As the only Mercedes-Benz dealership in the metropolitan area, Mercedes-Benz of New Orleans draws customers from places like Thibodaux and Mississippi. Moll lives on the Northshore, as do a lot of his customers, and, when a car needs service, he’ll often drive the vehicle across the Causeway for them and even let them borrow his Mercedes-Benz for the day. Moll encourages his other Northshore employees to do the same.

But this talk of family notwithstanding, the dealership is (of course) still a business where the customer is trying to get the best deal and the dealership wants to earn revenue. Moll says, however, that he doesn’t buy into the stereotype of the scheming car salesman. Even if a salesman wanted to be misleading, customers know what they’re looking for — thanks to the availability of Internet research. “Today’s buyer has more ammunition than they’ve ever had before,” Moll says. “They know what a car is worth. We’re very open with our customers.”

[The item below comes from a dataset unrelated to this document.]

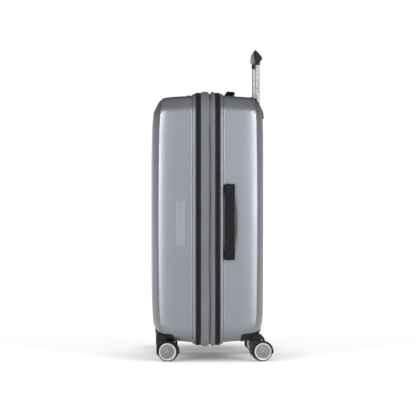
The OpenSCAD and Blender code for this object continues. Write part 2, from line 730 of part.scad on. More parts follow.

The dealership also sells Smart cars — a brand that Mercedes-Benz bought three years ago. These cute, diminutive autos offer excellent fuel efficiency and ease of parking. The brand began in Europe within its old cities with narrow streets, so Moll didn’t quite know which American demographic would turn out to buy them. He thought maybe it would be younger professionals who lived in the French Quarter and downtown, but it turns out older men buy them most.

“We just delivered one to a guy who’s retired,” Moll says. “It’s almost a toy for him. He has a big pickup truck, but he wanted something fun to run around in.”

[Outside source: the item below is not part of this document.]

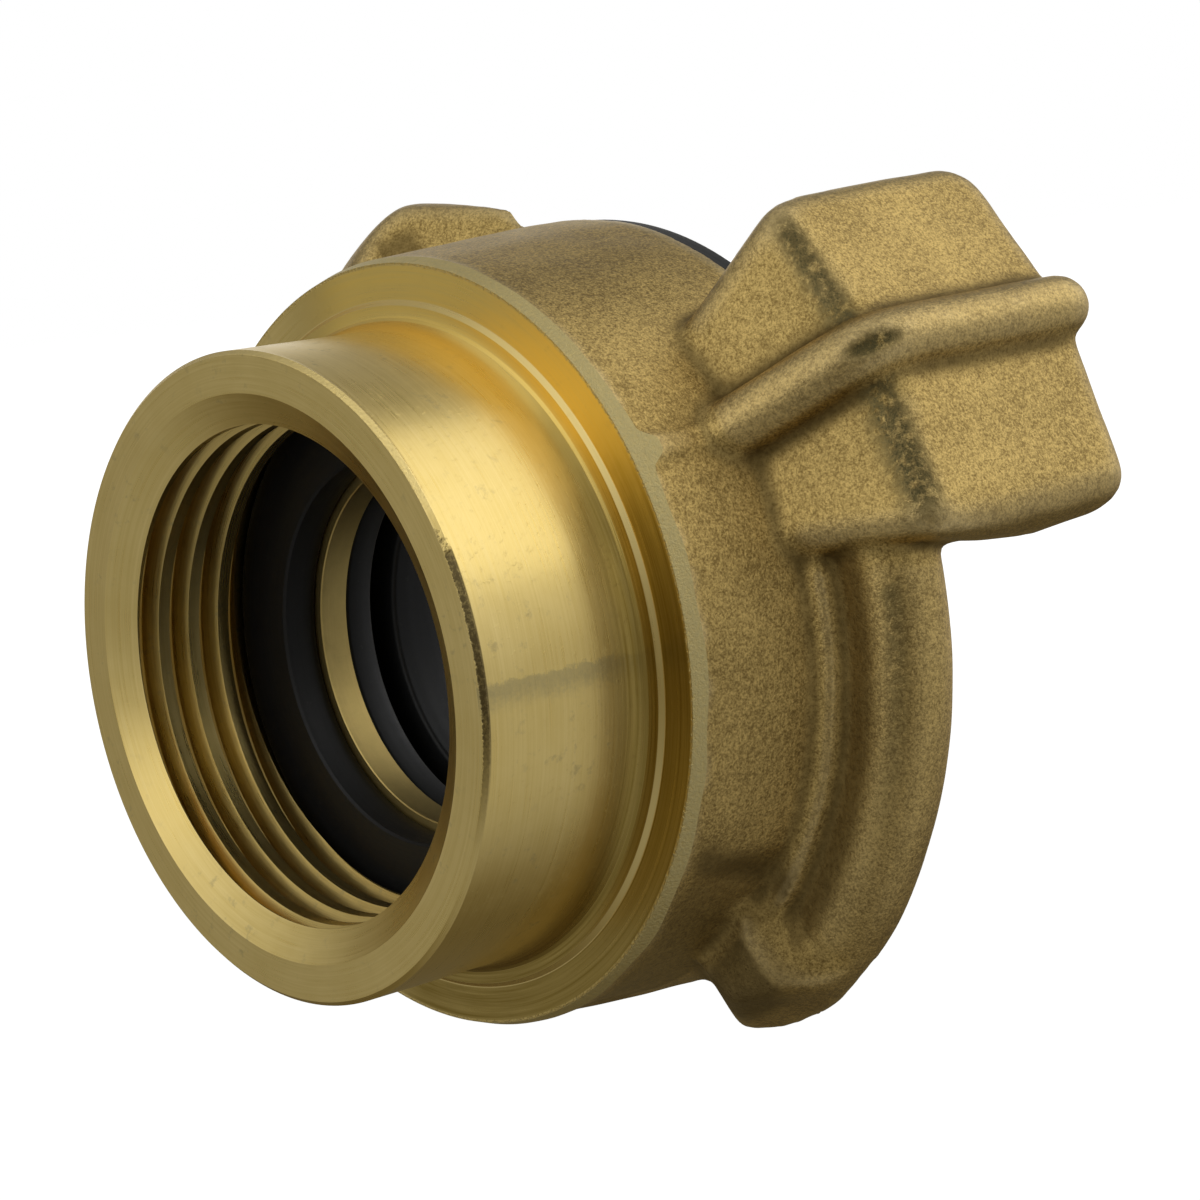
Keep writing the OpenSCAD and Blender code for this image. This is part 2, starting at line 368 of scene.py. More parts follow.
    def fused(self, voxel: float) -> "Stock":
        """Fuses overlapping solids into one skin.

        Args:
            voxel: Size of the skin's faces.

        Returns:
            The one closed skin.
        """
        thing = self.shown("fusing", [])
        remesh = thing.modifiers.new("fuse", "REMESH")
        remesh.mode = "VOXEL"
        remesh.voxel_size = voxel
        return self.taken_back(thing)

    def machined(self, tool: "Stock", solve: Solve = Solve.CUT) -> "Stock":
        """Cuts the solid with a tool.

        Args:
            tool: Closed solid of what the tool takes away.
            solve: The operation.

        Returns:
            The solid; faces that the tool leaves keep the tool's material slot.
        """
        thing = self.shown("work", [])
        cutter = tool.shown("tool", [])
        boolean = thing.modifiers.new("tool", "BOOLEAN")
        boolean.operation = solve.value
        boolean.solver = "MANIFOLD"
        boolean.object = cutter
        self.taken_back(thing)
        scrap(cutter)
        return self

    def creased(self, limit: float, soft: Optional[Finish] = None) -> "Stock":
        """Smooths all faces but keeps edges crisp between finishes and where the surface turns sharply.

        Args:
            limit: Angle between faces in degrees from which an edge is crisp.
            soft: Finish whose own edges all stay smooth.

        Returns:
            The solid.
        """
        for face in self.mesh.faces:
            face.smooth = True
        for edge in self.mesh.edges:
            if len(edge.link_faces) == 2:
                finishes = {face.material_index for face in edge.link_faces}
                always = soft is not None and finishes == {soft.value}
                edge.smooth = always or (len(finishes) == 1 and edge.calc_face_angle() < math.radians(limit))
        return self

    def taken_back(self, thing: bpy.types.Object) -> "Stock":
        """Applies a passing object's modifiers, takes its mesh back and removes it."""
        bpy.context.view_layer.update()
        ready = thing.evaluated_get(bpy.context.evaluated_depsgraph_get())
        self.mesh.clear()
        self.mesh.from_mesh(ready.to_mesh())
        ready.to_mesh_clear()
        scrap(thing)
        return self

    def shown(self, name: str, materials: Sequence[bpy.types.Material]) -> bpy.types.Object:
        """Makes an object of the solid.

        Args:
            name: Name of the object.
            materials: Its materials, or none for a passing object.

        Returns:
            The object, linked to the scene.
        """
        if not materials:
            for face in self.mesh.faces:
                face.material_index = max(face.material_index, self.finish.value)
        mesh = bpy.data.meshes.new(name)
        self.mesh.to_mesh(mesh)
        for material in materials or [None] * len(Finish):
            mesh.materials.append(material)
        return placed(name, mesh)


# ------------------------------------------------------------------------------------------------ forged blank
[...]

Moll’s boss at the top of the corporate hierarchy is Tom Benson, the same Tom Benson who owns the New Orleans Saints. Benson, in fact, began his career at age 19 in the accounting division of a Chevy dealership in New Orleans and built his initial fortune in automotive retail. Today, Benson Auto Group also owns Best Chevrolet in Kenner and three dealerships in San Antonio. And it’s not entirely happenstance that Mercedes-Benz acquired naming rights to the Superdome in 2011. Benson has a strong relationship with Mercedes-Benz USA.

“It was super exciting when that happened,” Moll says. “Everyone was talking about it. It’s not that sales here skyrocketed, but it created a buzz that has lasted for years.”

Moll grew up on the Northshore from age 8, when his dad moved the family from Illinois for a job. But his dad soon left that job and opened an outfit called Rental City that rented construction equipment, lawn mowers and the like. Moll began working for him in high school.

“He was a great businessman and really successful,” Moll says. “I would do anything he told me to do. I attribute my work ethic to him. He’s the hardest boss I ever worked for.”

Moll majored in business management at Southeastern Louisiana University in Hammond and took a job working for a national rental-car chain, but, in less than a year, he was working for Benson. At that time, the Mercedes-Benz dealership was on St. Charles Avenue, and Moll started in a division called Benson Leasing, which operated in a segment similar to his father’s business. The division was actually in the process of winding down and closing, and Moll’s boss, who took him under his wing, would often have him observe what was happening on the dealership side.

“One Friday, he asked, ‘Are you off tomorrow?’ and I said, ‘Yes, sir. We’re going to the beach,’” Moll recalls. “He replied, ‘No, you’re not. I want you next to Robert to learn about servicing,’ and I said, ‘Yes, sir.’ I called my wife to let her know.”

Moll’s devotion to work paid off. He later became a salesperson on the sales floor, moved up to the financing department and was promoted more times until he landed in his current position.

“It’s not a paper pushing business,” Moll says. “Every day is different. I try to instill a pride factor in everyone. Whatever customer needs, whatever needs to be done, we do it. I probably pick up more trash on our lot than anyone else.”